Oh, ok, it's coming back to me. http://URI has to be parsed as a link because the MTA will, and it has to go through deobfuscation after that. But then it needs a TLD if it is going to be checked with an RBL, which is why that gets filtered at that point. Except we probably should (and probably don't now) tack a .com at the end if a browser would, and do that as part of the deobfuscation/redirection list of URIs that are generated to check with the RBLs.
I think the right thing to do is to extend uri_list_canonify to add a URI of the original with .com tacked on the end if the URI is something like https?//(www\.}?[a-z0-9]+ That's just to a first approximation off the top of my head as about what I see Firefox doing. This could go into a new bug report as it is independent of this patch.
Close.
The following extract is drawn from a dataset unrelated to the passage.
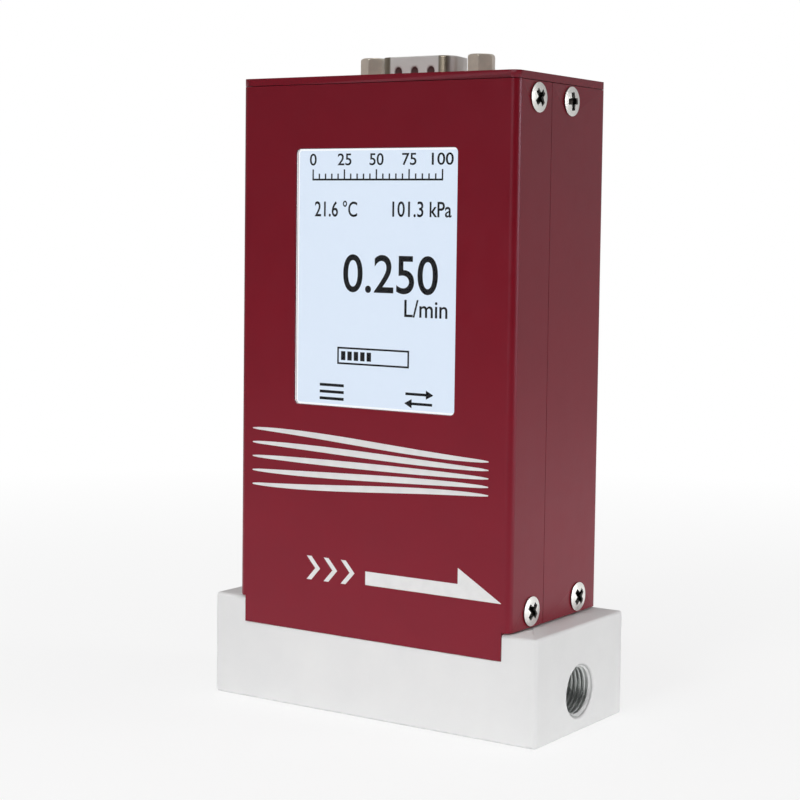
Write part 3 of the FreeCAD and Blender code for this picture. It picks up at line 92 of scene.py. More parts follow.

Committed to trunk years before 3.3 was branched, and won't get backported to 3.2. Might be worth opening a new bug for comments 38 - 42: parsing "http://uri" as "http://uri.com" (appending ".com" to URLs lacking a Top Level Domain). (I did just read all comments.)
I lost track of what is going on here. Fine by me for closing.
Everything related to this bug was resolved and committed to trunk before it was branched to 3.3. This includes everything up to comment 37. So it should be closed. The rest of the comments, 38 to 42, are another issue, which may or may not be worth opening an additional bug.
I have opened Bug 6596 to continue consideration of comments 38 through 43 as a separate issue. Since this issue was being held open only for votes on committing it to 3.2, we can give up on backporting to 3.2 and close this.